AP exam preparation while students are already looking forward to break


photo courtesy of Franco Alva from unsplash


Before high school students are able to enjoy summer break with its lazy mornings, warm weather, and fun activities, there are several things they have to stress over. Prom and all of its associated craziness, finals and final grades, and of course AP testing. 

AP testing is a ritual all AP students across the country go through. Beginning in April students begin to review all of the content they’ve learned in various courses on the first day of school . They memorize and learn the formats and rubrics in order to get a good score. On a point scale of 1-5, 1 being the worst and a 3 being the minimum score to be considered passing, months of learning and endless weeks of preparation are conducted with one idea in mind. The illustrious 5. 

This is how advanced placement students at Arvada West find themselves now. With testing taking place the first two weeks of May, it’s officially cram and review season. Many students attend review sessions and spend hours studying on top of their other homework and end of year preparations. Yet despite this ritual, there is another outlook going into AP Tests. 

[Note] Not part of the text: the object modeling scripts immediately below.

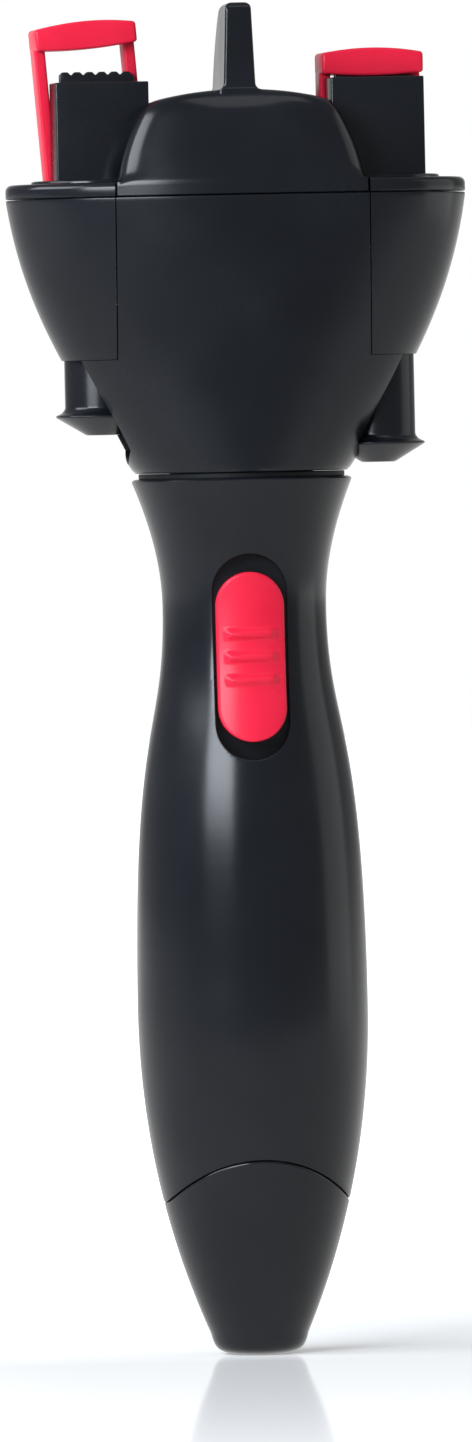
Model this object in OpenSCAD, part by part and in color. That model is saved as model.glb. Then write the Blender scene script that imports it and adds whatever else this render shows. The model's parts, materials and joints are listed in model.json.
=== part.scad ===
// Automatic hair braider: a battery handle with a thumb slider carries a turning
// funnel-shaped head. Two clips stand on turntables in the head and are opened by
// push buttons under its ears. Millimetres, Z up, the slider faces -Y, and the
// origin is the middle of the handle's end, on the axis that the head turns about.

/* [Handle] */
// Radius of the flat foot at the handle's end
foot_r = 4.5; // [4:0.1:5.5]
// Radius where the domed end meets the tapered grip
end_r = 8.9; // [8.5:0.1:9.4]
// Height of that edge
end_z = 3.9; // [3.5:0.1:4.5]
// Radius of the grip at its widest
belly_r = 20.9; // [20.6:0.1:22]
// Height of the widest place
belly_z = 63; // [58:1:68]
// Radius of the waist under the thumb slider
waist_r = 14.85; // [14.7:0.05:15.2]
// How far the waist lies under the turning joint
waist_drop = 23.2; // [22:0.2:25]
// Radius of the collar under the head
collar_r = 20; // [19.6:0.1:20.5]
// Height of the handle up to the turning joint
handle_h = 159.2; // [159:0.1:159.6]
// Wall of the handle shells
handle_wall = 2; // [1.8:0.1:2.2]

/* [Battery end] */
// Height of the arched seam over the slider side
arch_top = 35.7; // [34.5:0.1:36.5]
// Radius of the arched seam
arch_r = 21.6; // [21:0.2:24]
// Radius of the plug of the battery cap
plug_r = 14.4; // [13.8:0.1:14.5]
// Height of the top of that plug
plug_top = 40; // [39:0.25:42]
// Diameter of one cell
cell_d = 14.5; // [13.5:0.1:14.6]
// Length of one cell with its nub
cell_len = 50.5; // [49:0.1:50.8]
// Height that a contact spring fills
contact_spring_h = 4.2; // [3.6:0.1:4.8]
// Wall of the two cradle tubes
cradle_wall = 1.1; // [0.8:0.1:1.3]

/* [Thumb slider] */
// Width of the red slider
slider_w = 12.4; // [11.5:0.1:12.8]
// Length of the red slider
slider_len = 30.7; // [29:0.1:31.5]
// How far its middle lies under the turning joint
slider_drop = 32.4; // [31.8:0.1:33]
// Travel from the middle to either end
slider_travel = 3.1; // [2.5:0.1:3.3]
// How far the slider stands out of the grip
slider_proud = 1.1; // [0.6:0.1:1.6]
// Distance of the recess floor in front of the axis
recess_floor_y = 12.6; // [12.4:0.1:12.8]
// Thickness of the recess floor
recess_floor_t = 1; // [0.8:0.1:1.1]
// Distance between the ribs
rib_pitch = 4.15; // [3.8:0.05:4.4]

/* [Motor and gears] */
// Width of the motor can
motor_w = 20.4; // [19:0.1:20.6]
// Depth of the motor can across its flats
motor_d = 15.4; // [14.5:0.1:15.6]
// Share of the room over the cells that the motor can fills
motor_share = 0.59; // [0.55:0.01:0.62]
// Distance of the motor shaft behind the axis
motor_off = 2; // [1.8:0.05:2.1]
// How far the motor plate lies under the turning joint
motor_plate_drop = 21.2; // [21:0.1:21.6]
// Thickness of the gearbox plates
plate_t = 1.4; // [1.2:0.1:1.5]
// Width of one gear
gear_w = 1.7; // [1.5:0.1:1.8]
// Module of the reduction gears
small_module = 0.4; // [0.38:0.01:0.41]
// Module of the gears in the head
big_module = 1; // [0.96:0.01:1]
// Play between meshing teeth
backlash = 0.12; // [0.08:0.01:0.16]

/* [Neck] */
// Outer radius of the neck sleeve
sleeve_r = 13; // [12.6:0.1:13.2]
// Wall of the neck sleeve
sleeve_wall = 2; // [1.6:0.1:2.2]
// Outer radius of the neck bush
bush_r = 16.2; // [15.8:0.1:16.4]
// Height of the neck bush
bush_h = 4; // [3.6:0.1:4.2]
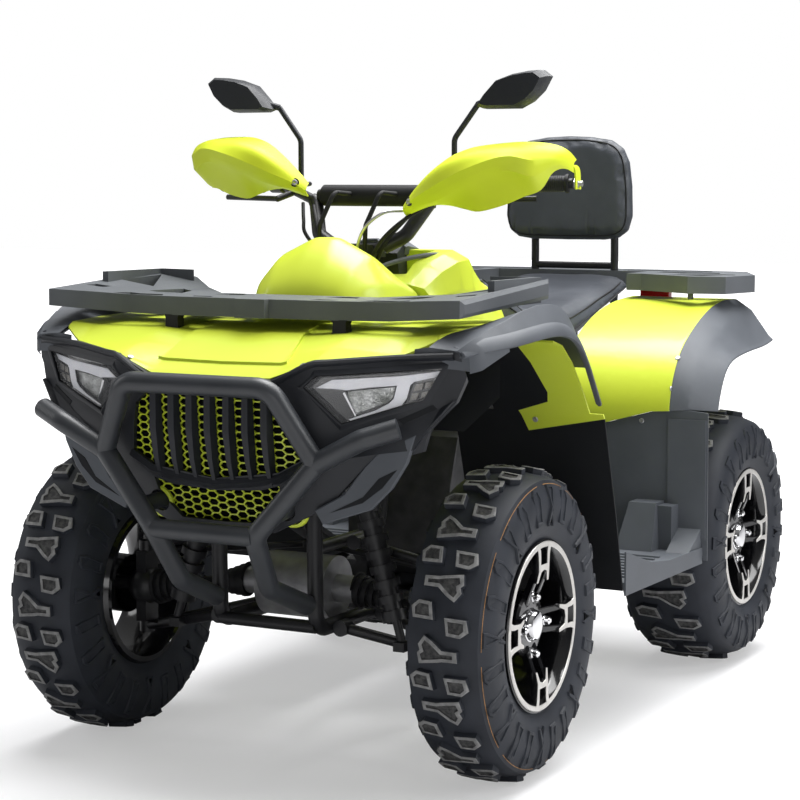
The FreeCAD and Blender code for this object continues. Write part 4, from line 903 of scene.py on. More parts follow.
# %% Glaze the headlamps
LENS_DEPTH, LENS_ALPHA = 2.2, 0.10
lens_clear = new_material("lamp_lens", ((0.80, 0.82, 0.86), (0.92, 0.94, 0.96)), 40.0,
                          (0.03, 0.06), coat=1.0)
lens_clear.node_tree.nodes["Principled BSDF"].inputs["Alpha"].default_value = LENS_ALPHA
lens = Shape()
for corners in ((0, 1, 2, 5, 6), (2, 3, 4, 5)):
    lens.face(on_nose([LAMP[k] for k in corners], LENS_DEPTH))
lens.join(lens.flipped())
lens.piece("headlamp_lenses", [lens_clear], "chassis", 30, "lamp_clear")

# %% [markdown]
# ## Nose wings
# Below the lamps a grey wing slants down and inward on each side, with a long
# slit in it. The slit is painted shade: a thin black plate proud of the wing, not
# an opening. It is flat in reality, so it lies on one tilted plane instead of on
# the nose's curve.

# %% Add the wings
WING = [(400, 706), (384, 652), (356, 604), (316, 562), (222, 530), (205, 556), (262, 588),
        (300, 640), (335, 678)]
SLIT = [(366, 640), (338, 604), (300, 574), (235, 552), (300, 586), (330, 622)]
WING_Y, WING_ACROSS, WING_UP = -952.3, 0.1593, 0.032


def on_wing(outline, forward):
    """The wing's plane, by its slope across and up."""
    return [mm(x, WING_Y + WING_ACROSS * x + WING_UP * z - forward, z) for x, z in outline]


wings = Shape()
wings.loft([on_wing(WING, -6), on_wing(WING, 0), on_wing(inset(WING, 2.5), 2)], 0, True, (True, True))
# Painted shade: the slit is a dark plate laid on the wing, not cut into it.
wings.loft([on_wing(SLIT, 1.6), on_wing(inset(SLIT, 0.8), 2.8)], 1, True, (False, True))
wings.join(wings.flipped())
wings.piece("nose_wings", [charcoal, black_and_painted_shade], "chassis", 28, "nose_black")

# %% [markdown]
# ## Nose ribs
# A raised frame runs round each lamp, a thick lip crosses under the hood, a
# pointed ledge with a slot lies under each lamp, and a V-shaped ridge parts the
# upper grille from the lower. Each is a band of outlines at different depths,
# which gives crisp moulded folds that a bump map would lack.

# %% Add the nose's ribs
TOP_LINE = ((0, 803), (120, 803), (150, 806), (212, 838), (250, 843), (360, 852), (462, 858))
LIP = [(2, 0), (-5, 0), (-8, 3), (-8, 8), (-3, 13), (2, 15)]
LEDGE_TOP = [(285, 668), (340, 702), (372, 722), (437, 755), (462, 771)]
LEDGE_LOW = [(285, 660), (332, 668), (392, 676), (424, 722), (462, 769)]
SLOT = [(366, 732), (424, 761), (431, 753), (374, 724)]
RIDGE = [(-192, 640), (-140, 613), (-70, 602), (0, 595), (70, 602), (140, 613), (192, 640)]

nose = Shape()
nose.loft([on_nose(inset(LAMP, -11), 0.5), on_nose(inset(LAMP, -3), -4), on_nose(LAMP, -4),
           on_nose(LAMP, 3)])
lip_rows = []
for depth, lower in LIP:
    row = on_nose(curve(TOP_LINE, 3), depth)
    for point in row:
        point.z -= lower * 0.001
    lip_rows.append(row)
nose.loft(lip_rows, 0, False)
nose.loft([on_nose(LEDGE_TOP, -1), on_nose(LEDGE_LOW, -13), on_nose(LEDGE_LOW, 3)], 0, False)
# Painted shade: the slot is a thin black plate proud of the ledge, not an opening.
laid(nose, SLOT, 0, 1.5, 1, 1, 0.5)
nose.join(nose.flipped())
nose.loft([on_nose([(x, z + up) for x, z in RIDGE], depth)
           for up, depth in ((11, 1), (0, -9), (-10, -1), (-10, 3))], 0, False)
nose.piece("nose_ribs", [satin_black, black_and_painted_shade], "chassis", 28, "nose_black")

# %% [markdown]
# ## Honeycomb
# Behind the slats stands a yellow mesh of flattened hexagons, pierced by a round
# ring at each lower corner. A pattern in a material would look painted on. Here
# each cell is a thin hexagonal strip with depth, and only cells whose middle lies
# inside the grille's outline are made.

# %% Weave the honeycomb
CELL_X, CELL_Z, STRIP = 20.0, 15.0, 2.8
CELL_LOW, CELL_ROWS, CELL_COLUMNS = 518, 19, 10
MESH_FRONT, MESH_BACK = 12.6, 16.3
HEXAGON = [(-1, 0), (-0.5, 0.5), (0.5, 0.5), (1, 0), (0.5, -0.5), (-0.5, -0.5)]
GRILLE = [(0, 783), (150, 780), (184, 754), (198, 646), (148, 577), (103, 513), (0, 511)]
whole_grille = GRILLE + [(-x, z) for x, z in reversed(GRILLE)]
RING_X, RING_Z, CLEAR_X, CLEAR_R = 147, 548, 146, 34
RING = ((33, 16), (33, 9), (31, 7), (27, 7), (26, 9), (26, 16))


def inside(outline, x, z):
    crossings = 0
    for (x0, z0), (x1, z1) in zip(outline, outline[1:] + outline[:1]):
        if (z0 > z) != (z1 > z) and x < x0 + (x1 - x0) * (z - z0) / (z1 - z0):
            crossings += 1
    return crossings % 2 == 1


honeycomb = Shape()
cell_area = inset(whole_grille, 6)
for column in range(-CELL_COLUMNS, CELL_COLUMNS + 1):
    for row in range(CELL_ROWS):
        x, z = column * CELL_X, CELL_LOW + (row + (column % 2) / 2) * CELL_Z
        if inside(cell_area, x, z) and math.hypot(abs(x) - CLEAR_X, z - RING_Z) >= CLEAR_R:
            outer = [(x + a * CELL_X * 2 / 3, z + b * CELL_Z) for a, b in HEXAGON]
            hole = inset(outer, STRIP / 2)
            honeycomb.loft([on_nose(outer, MESH_FRONT), on_nose(hole, MESH_FRONT),
                            on_nose(hole, MESH_BACK)])
for side in (1, -1):
    loops = []
    for radius, depth in RING:
        loops.append(on_nose([(side * RING_X + radius * math.cos(a), RING_Z + radius * math.sin(a))
                              for a in (math.pi * k / 16 for k in range(32))], depth))
    honeycomb.loft(loops)
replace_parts(honeycomb.piece("honeycomb", [yellow], "chassis", 25, "body_yellow"), "grille")

# %% [markdown]
# ## Cooler core
# Through the mesh one sees the dark fins of a cooler, and no daylight. Level
# ridges stand for the fins, since nobody sees how deep they go, and a black duct
# round them closes the way in.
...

Given that AP scores aren’t released until late July and therefore can’t affect class grades. Many students focus more on their performance in class and put test prep on the back burner. 

Senior at A-West, Kalissa Martinez says, “I feel like the exams I care about that could help me in college are important, but the ones that I know aren’t going to affect the classes I’m going to take I could care less about”.

This brings up another key component of AP classes. Many people take more than one AP class because it offers a weighted credit to their GPA, it’s more challenging and engaging than a grade level course or just because they think it could be fun. Martinez, for example, is planning to major in Business at Colorado University, but is taking courses from AP Macroeconomics, to AP Chemistry, to AP Literature. 

Martinez mentions, “I also take the AP classes for the credit and not the actual test, and care way more about my grade in the class” 

Another senior, Selma Hadziselimovic came to a similar conclusion, “I care because I don’t want to take classes again in college, but I don’t care because I’m just trying to get exposed before I actually get to college, so it kind of depends on the class”.

However, perceptions can change and modify as senior students struggle with senioritis. Morgan Roberts mentions, “I don’t really care about how I do on my exam, it would be nice to get a good score but I don’t care, and care about my grade in the class even less” 

AP classes, when compounded with stress of being a senior, and the stress from the pandemic seem to cause magnified symptoms of burnout. A set of circumstances that make the likelihood of studying or involvement in exams even less likely.

Regardless of how students are feeling going into exams and graduation the end of the year, and end of high school is rapidly approaching and with it will bring a turning point in students lives.